Another agricultural accomplishment of the past 2 weeks has been planting our new asparagus patch (500 crowns). They are usually planted in the spring, but we got a deal on these from our friend David at Elmore Roots nursery in the Northeast Kingdom, he specializes in cold hardy plants and fruit trees. The asparagus won't be ready for harvest for a couple years, but we are excited to be putting in more long term perennial plantings (like rhubarb which should start producing next year). Both of these crops will help fill out the early season csa shares .
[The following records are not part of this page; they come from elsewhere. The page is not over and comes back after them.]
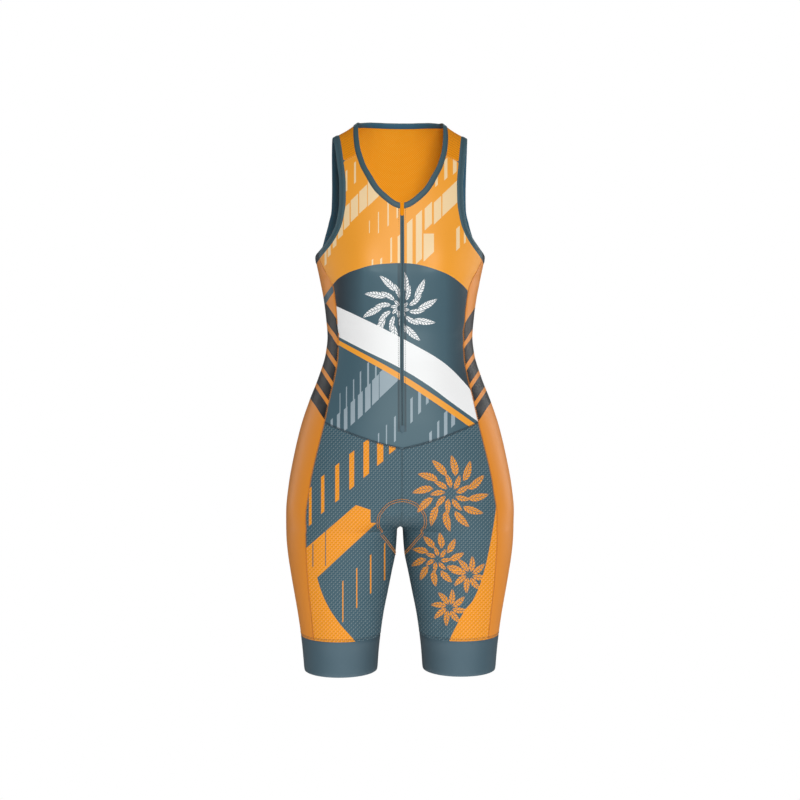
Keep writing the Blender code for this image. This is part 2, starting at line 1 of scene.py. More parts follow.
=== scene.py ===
# %% [markdown]
# # A cycling speed suit: cloth, thread and print
# The suit is a sleeveless vest top sewn to thigh-length shorts. It is shown filled out, as on a body,
# and empty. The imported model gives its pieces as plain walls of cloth. This lesson dresses them: it
# lays a finer and thinner cloth on the same form, prints it, binds its edges and sews it together.

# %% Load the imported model
import math
import types

import bpy
import numpy as np
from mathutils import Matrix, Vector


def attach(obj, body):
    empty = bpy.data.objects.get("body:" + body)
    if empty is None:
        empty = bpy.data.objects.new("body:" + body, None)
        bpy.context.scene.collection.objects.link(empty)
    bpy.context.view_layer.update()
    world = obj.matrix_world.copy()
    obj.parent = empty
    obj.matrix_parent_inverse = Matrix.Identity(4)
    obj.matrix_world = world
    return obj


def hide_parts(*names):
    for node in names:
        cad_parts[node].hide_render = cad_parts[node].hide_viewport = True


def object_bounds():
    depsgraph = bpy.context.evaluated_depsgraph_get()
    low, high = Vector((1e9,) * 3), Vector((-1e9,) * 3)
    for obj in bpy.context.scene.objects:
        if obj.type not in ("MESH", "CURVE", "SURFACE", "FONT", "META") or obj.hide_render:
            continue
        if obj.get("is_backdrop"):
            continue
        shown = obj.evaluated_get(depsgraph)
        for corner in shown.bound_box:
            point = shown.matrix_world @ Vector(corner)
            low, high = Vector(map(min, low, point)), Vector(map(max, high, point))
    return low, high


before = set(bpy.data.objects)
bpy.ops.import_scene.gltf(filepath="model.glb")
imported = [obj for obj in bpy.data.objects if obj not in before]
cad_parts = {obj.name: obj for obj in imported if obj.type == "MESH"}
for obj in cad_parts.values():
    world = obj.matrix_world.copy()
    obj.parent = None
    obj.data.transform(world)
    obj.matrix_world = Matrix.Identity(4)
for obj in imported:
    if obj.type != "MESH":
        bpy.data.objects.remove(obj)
MM = 0.001
cad_low, cad_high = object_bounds()
print("nodes:", len(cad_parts), "height:", round(cad_high.z - cad_low.z, 3), "m")

# %% [markdown]
# ## The camera and the studio
# The suit is seen from the height of its middle, square on but for two degrees, by a normal lens. One
# lamp could light it all, but stretch knit shows its form by thin bright edges. So one broad light
# stands in front, and two narrow ones and a soft one stand beside and behind.

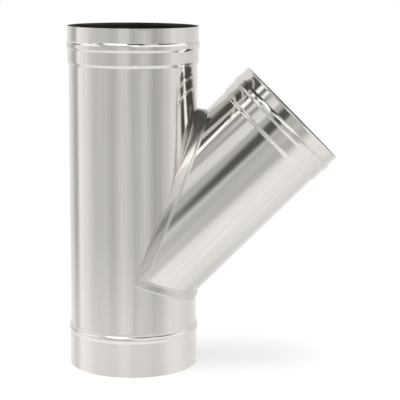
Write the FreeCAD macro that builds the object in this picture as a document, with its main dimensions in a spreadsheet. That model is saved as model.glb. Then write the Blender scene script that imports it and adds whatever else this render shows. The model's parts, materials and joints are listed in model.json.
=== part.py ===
import FreeCAD, Part
import math
import os
import Sketcher

# Single-wall stainless flue tee: an upright tube with a push-fit socket on top and a
# male coupler below, and a slightly narrower branch at 45 degrees with its own socket.
# Frame: +Z up the upright tube, origin at the centre of its lower mouth, the branch
# rising towards +X. The sheet metal is one thickness throughout.

# Driving dimensions, in millimetres and degrees.
SIZES = [
    ("wall", 0.6, "sheet thickness of every metal piece"),
    ("tube_radius", 75.0, "outside radius of the upright tube"),
    ("branch_inset", 2.3, "how much smaller the branch's outside radius is"),
    ("overall_height", 401.0, "lower mouth to upper mouth"),
    ("crossing_height", 114.0, "height where the two axes cross"),
    ("branch_stub", 114.0, "branch mouth from the crossing, past the tube's diameter"),
    ("branch_angle", 45.0, "branch axis from the upright axis"),
    ("slip_gap", 0.25, "radial play of a spigot in a socket"),
    ("top_socket_depth", 43.0, "upper mouth to the middle of its step"),
    ("top_lip", 21.9, "upper mouth to the middle of its gasket bead"),
    ("branch_socket_depth", 38.8, "branch mouth to the middle of its step"),
    ("branch_lip", 17.6, "branch mouth to the middle of its gasket bead"),
    ("step_half", 2.6, "half the length of the step from tube to socket"),
    ("bead_half", 5.1, "half the width of a gasket bead at its foot"),
    ("shoulder_half", 3.6, "bead middle to the middle of each sloping shoulder"),
    ("shoulder_rise", 0.72, "height of the shoulder's middle over the socket"),
    ("crest_half", 1.8, "half the width of the bead's level crest"),
    ("bead_rise", 1.15, "crest height over the socket"),
    ("flare_rise", 0.3, "how far a mouth opens"),
    ("flare_length", 2.4, "length of the opened lip"),
    ("coupler_height", 50.0, "lower mouth to the upper edge of the coupler"),
    ("stop_height", 43.9, "lower mouth to the middle of the stop bead"),
    ("stop_half", 4.3, "half the width of the stop bead"),
    ("stop_rise", 1.6, "stop bead height over the coupler"),
    ("tube_foot", 26.0, "lower edge of the upright tube, inside the coupler"),
    ("collar_out", 1.2, "collar corner from the upright axis"),
    ("collar_drop", 4.5, "collar corner below the axis crossing"),
    ("upper_tilt", 0.9, "upper leg of the collar, steeper than the mitre line"),
    ("lower_tilt", 0.5, "lower leg of the collar, flatter than the mitre line"),
    ("upper_band", 11.0, "collar width along its upper leg"),
    ("lower_band", 8.6, "collar width along its lower leg"),
    ("corner_round", 5.0, "rounding where the two legs meet"),
    ("collar_lap", 4.0, "branch tube inside the collar"),
    ("seat_gap", 0.03, "play between the collar and the tubes it stands on"),
    ("weld_leg", 0.9, "leg of the bead along the collar's edge"),
    ("seam_half", 1.5, "half the width of a lengthwise weld"),
    ("seam_rise", 0.2, "height of a lengthwise weld"),
    ("seam_clear", 2.0, "end of a lengthwise weld to the next edge"),
    ("main_seam_turn", 180.0, "upright tube's lengthwise weld from the branch's side"),
    ("gasket_half", 3.4, "half the width of a gasket where it is widest"),
    ("gasket_back_half", 1.7, "half the width of a gasket's back, in the bead's crest"),
    ("gasket_shy", 0.05, "gasket face behind the socket bore"),
    ("lip_groove", 0.55, "depth of the grooves between a gasket's lips"),
    ("lip_pitch", 2.4, "spacing of a gasket's lips"),
    ("lip_half", 0.5, "half the width of a gasket's lip"),
    ("cut_margin", 30.0, "how far a cutting body passes the tube"),
]

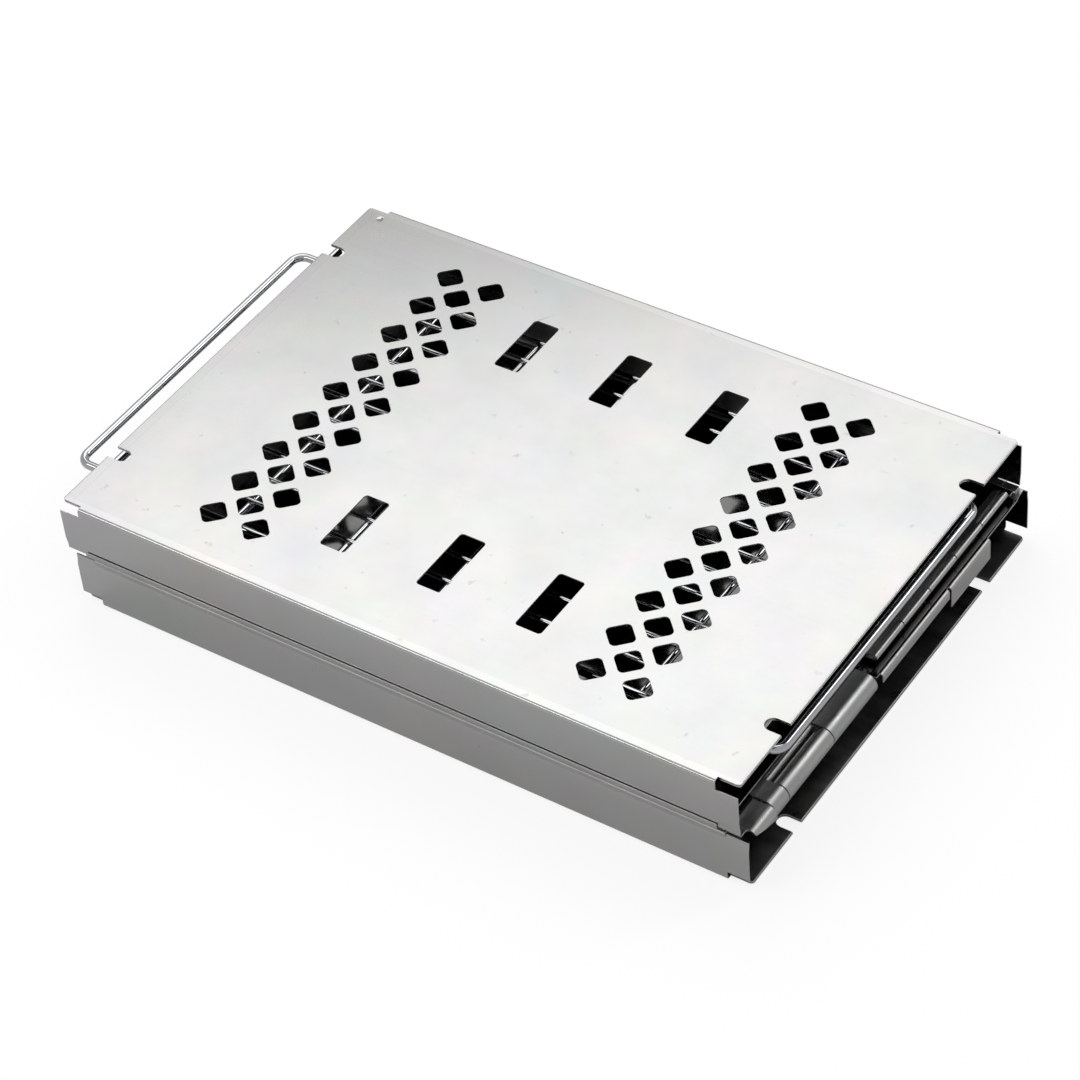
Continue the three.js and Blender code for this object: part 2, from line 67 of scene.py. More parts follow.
# The floor is a plain pale sheet. The camera sees it lifted to white, with the stove's soft shadow.
floor_half = 3.0
floor_level = -0.0004
floor_colour = (0.85, 0.85, 0.85, 1.0)
floor_seen_colour = (0.42, 0.42, 0.42, 1.0)
floor_lift = 0.8


# A node of a tree, with settings, fixed values and links to its inputs by name or place
def node(tree, kind, settings=None, **inputs):
    made = tree.nodes.new(kind)
    for setting, value in (settings or {}).items():
        setattr(made, setting, value)
    for name, value in inputs.items():
        socket = made.inputs[int(name[1:])] if name[1:].isdigit() else made.inputs[name.replace("_", " ")]
        if isinstance(value, bpy.types.NodeSocket):
            tree.links.new(value, socket)
        else:
            socket.default_value = value
    return made


def result(tree, kind, settings=None, **inputs):
    return node(tree, kind, settings, **inputs).outputs[0]


def mixed(tree, a, b, factor=1.0, kind="MIX"):
    settings = {"data_type": "RGBA", "blend_type": kind}
    return node(tree, "ShaderNodeMix", settings, Factor=factor, A=a, B=b).outputs["Result"]


floor_mesh = bpy.data.meshes.new("floor")
floor_corners = [
    (x * floor_half, y * floor_half, floor_level)
    for x, y in ((-1, -1), (1, -1), (1, 1), (-1, 1))
]
floor_mesh.from_pydata(floor_corners, [], [(0, 1, 2, 3)])
floor = new_object("floor", floor_mesh)
floor_material = bpy.data.materials.new("pale_floor")
floor_material.use_nodes = True
floor_tree = floor_material.node_tree
floor_tree.nodes.clear()
floor_seen = node(floor_tree, "ShaderNodeLightPath").outputs["Is Camera Ray"]
floor_tone = mixed(floor_tree, floor_colour, floor_seen_colour, floor_seen)
floor_paint = result(floor_tree, "ShaderNodeBsdfDiffuse", Color=floor_tone)
glow = result(floor_tree, "ShaderNodeMath", {"operation": "MULTIPLY"}, i0=floor_seen, i1=floor_lift)
floor_glow = result(floor_tree, "ShaderNodeEmission", Strength=glow)
floor_look = result(floor_tree, "ShaderNodeAddShader", i0=floor_paint, i1=floor_glow)
node(floor_tree, "ShaderNodeOutputMaterial", Surface=floor_look)
floor_mesh.materials.append(floor_material)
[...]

We are also pleased to announce that our youngest chicks are now laying eggs. We are proud of them for this very delicious developmental milestone. Especially in the midst of some harrowing experiences—we have seen a dramatic increase in predation, Matt, one of the bakers and general jack of all trades wwoofer, decided to do several stake outs and has shot: a fox, a skunk, and 3 raccoons (one of which is being turned into a hat). As you can see- chicken is very popular.
Another project that we've been working on is farmer's table night at the Wilburton Inn. We cook an enormous globally inspired vegetarian buffet dinner and bring it over to the inn for folks to enjoy on the terrace. We think about a theme that we're in the mood for and then jump headfirst into the walk-in cooler to see what veggies are left from the csa pick up to create the meal. Today's theme is Mediterranean. $20 covers the buffet and dessert; beer and wine is available for purchase. Seating is from 7-8. It's a kid friendly, fun way to spend a Tuesday night. Call the inn at 362-2500 to make a reservation. And look for your potatoes growing on the hill as you go up the driveway.
If you're hungry for more earth sky time delicacies, we'll be vending food at the Hildene arts and crafts festival this weekend. Expect grilled goldburgers, hoomoos , breads and seasonal salads. Also, there's a new special treat available at the Friday pick ups—swoon worthy Isobel and Appleby fruit pies. We know they are fabulous because our good friend Lily Calfee bakes them here in our oven. And we get to try them all. We are truly lucky folks.
Hope you're all having a great summer.